Migrations and Multiculturalism

The mass migrations that have taken place since the 1950s have profoundly changed the demographic, social, political and economic structures of many societies around the world, and particularly European societies. The long-term settlement of immigrants, the growing visibility of the “second generations”, the increasing spotlight on multiculturalism and the existence of ethnic and/or racial minorities, are redefining the processes – and even the models – of integration. These developments are superimposed on older divisions, inherited from the dislocation of the multinational empires, from colonisation and decolonisation, or from the slave trade. These conditions of internal diversity are arising at a time when nation states are entering a new stage of reconstruction, accompanied by a fear of dilution. They therefore challenge the dynamics of state transformation.
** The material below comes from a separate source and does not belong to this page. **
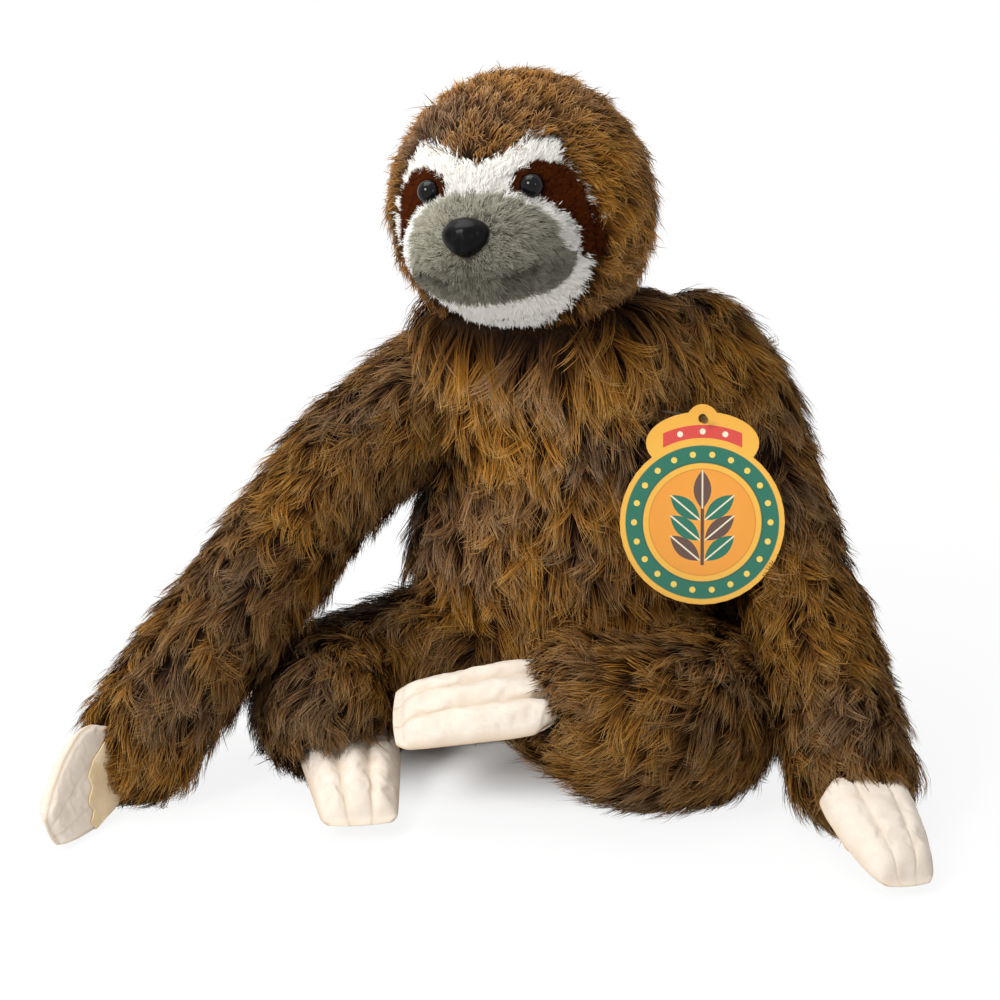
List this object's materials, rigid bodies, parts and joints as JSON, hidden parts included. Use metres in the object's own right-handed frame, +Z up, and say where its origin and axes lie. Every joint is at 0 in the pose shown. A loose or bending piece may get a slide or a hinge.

The political management of diversity takes varied forms, depending on the historical configurations of societies and their political syntheses. However, although national idiosyncrasies remain strong, the circulation of models, the flattening role of supranational bodies, the transpositions of experience from one society to another, are leading to a form of (albeit limited) uniformisation in models and repertoires of action, mirroring an approach that is increasingly comparative. The “European” dimension should not, therefore, be neglected. The adjustments are accompanied by intense debates about the future of multicultural societies, whether in political arenas or in the social sciences. And the link between politics and policy needs to be examined, as does the use of scientific debates by politicians. Indeed, these political processes are taking place against the background of revisions in the theories and concepts dedicated to the study of migrations, integration and discriminations. 

There is a significant body of literature on immigration policies, on the one hand, and the conditions of arrival and integration of immigrants, together with the role of the host society, on the other. The concepts of transnationalism, the interest in so-called return migrations, in the conditions of emigration and the changes that migrations bring about in the countries of origin, the study of the interactions between control policies and migratory careers, illustrate how the focus of research has broadened beyond the specific issue of immigration. The theories of assimilation and integration that were developed in Europe and North America have been contradicted and reformulated to cast light on the changes currently underway. While the multiculturalist approach is the target of convergent attacks in both the political and academic spheres, equality policies are challenged by the persistence of social, gender and racial inequalities, to the point that their legitimacy is still a subject of intense debate.

So there is still much work to be done on the questions of migration and multiculturalism. The purpose of this seminar is to sort through a few of them in relation to contested themes. The aim is also to remove silos in a field where, as in others, there is a tendency towards sub- specialisation. The seminar topic picks up the subjects that structure research at the Centre for European Studies. Moreover, this initiative draws on a critical mass of researchers and PhD candidates at CEE and, beyond that, in Sciences Po’s research centres, to discuss research conducted within other frameworks. Indeed, the seminar embodies some of the founding qualities of CEE: strong interdisciplinarity, openness to comparative and multilevel approaches, methodological pluralism, involvement of PhD researchers, and active dialogue on questions of concern to public decision-makers.